Paulus menunjukkan bahwa pemimpin rohani tidak boleh bersikap dingin terhadap umat yang mereka layani. Kesedihan jemaat menjadi kesedihan Paulus, dan kebahagiaan jemaat menjadi kebahagiaannya juga. Ini adalah model kepemimpinan pastoral yang melibatkan hati.

Herman Bavinck menyoroti bahwa kepemimpinan Kristen harus didasarkan pada kasih yang sejati, bukan otoritas yang memaksa. Seorang gembala sejati merasakan penderitaan domba-dombanya dan bersukacita ketika mereka bertumbuh dalam iman.

3. Pentingnya Kesabaran dalam Pemulihan Jemaat

Paulus menunggu sebelum mengunjungi kembali jemaat Korintus, menunjukkan bahwa pemulihan rohani membutuhkan waktu. Kesabaran adalah elemen penting dalam pelayanan gereja.

John Owen, seorang teolog Puritan, menekankan bahwa pemulihan jemaat yang terluka harus dilakukan dengan kesabaran dan kelembutan, sebagaimana Kristus memulihkan Petrus setelah ia menyangkal-Nya.

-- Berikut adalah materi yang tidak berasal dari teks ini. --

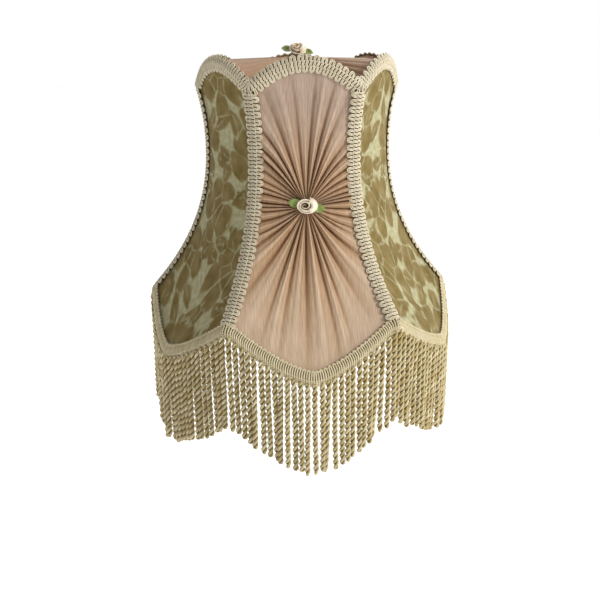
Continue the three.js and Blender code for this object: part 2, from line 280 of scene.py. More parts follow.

Aplikasi dalam Kehidupan Kristen

1. Sikap dalam Memberikan Teguran

Sebagai orang percaya, kita dipanggil untuk menegur dalam kasih (Galatia 6:1). Teguran yang dilakukan dengan motivasi yang salah dapat menghancurkan hubungan, tetapi teguran yang benar dapat membawa pertobatan dan pemulihan.

2. Memahami Hati Pemimpin Rohani

Jemaat harus memahami bahwa gembala yang sejati tidak hanya ingin menegur, tetapi juga ingin melihat jemaat bertumbuh. Seperti Paulus, pemimpin rohani yang baik mengalami kesedihan jika melihat jemaatnya jatuh dalam dosa, tetapi juga bersukacita jika melihat mereka bertobat.

3. Kesabaran dalam Pemulihan Hubungan

Baik dalam gereja maupun dalam kehidupan pribadi, hubungan yang terluka membutuhkan waktu untuk dipulihkan. Kita perlu belajar dari Paulus bahwa kadang-kadang lebih baik menunggu dan memberi ruang bagi pekerjaan Roh Kudus sebelum bertindak terlalu cepat.

Kesimpulan

Eksposisi 2 Korintus 2:1-2 menunjukkan hati pastoral Paulus yang penuh dengan kasih dan kebijaksanaan. Ia menghindari kunjungan yang akan memperburuk situasi, tetapi tetap ingin melihat jemaat bertumbuh dalam kebenaran.

Pakar teologi Reformed seperti John Calvin, Charles Hodge, dan Herman Bavinck menekankan bahwa teguran dalam gereja harus selalu bertujuan untuk pemulihan, bukan penghukuman. Sikap Paulus dalam surat ini menjadi model bagi pemimpin gereja dalam menangani konflik dengan keseimbangan antara kebenaran dan kasih.

Sebagai orang percaya, kita dipanggil untuk menegur dengan kasih, memahami hati pemimpin rohani kita, dan bersabar dalam pemulihan hubungan. Kiranya kita dapat menerapkan prinsip-prinsip ini dalam kehidupan pribadi dan komunitas iman kita.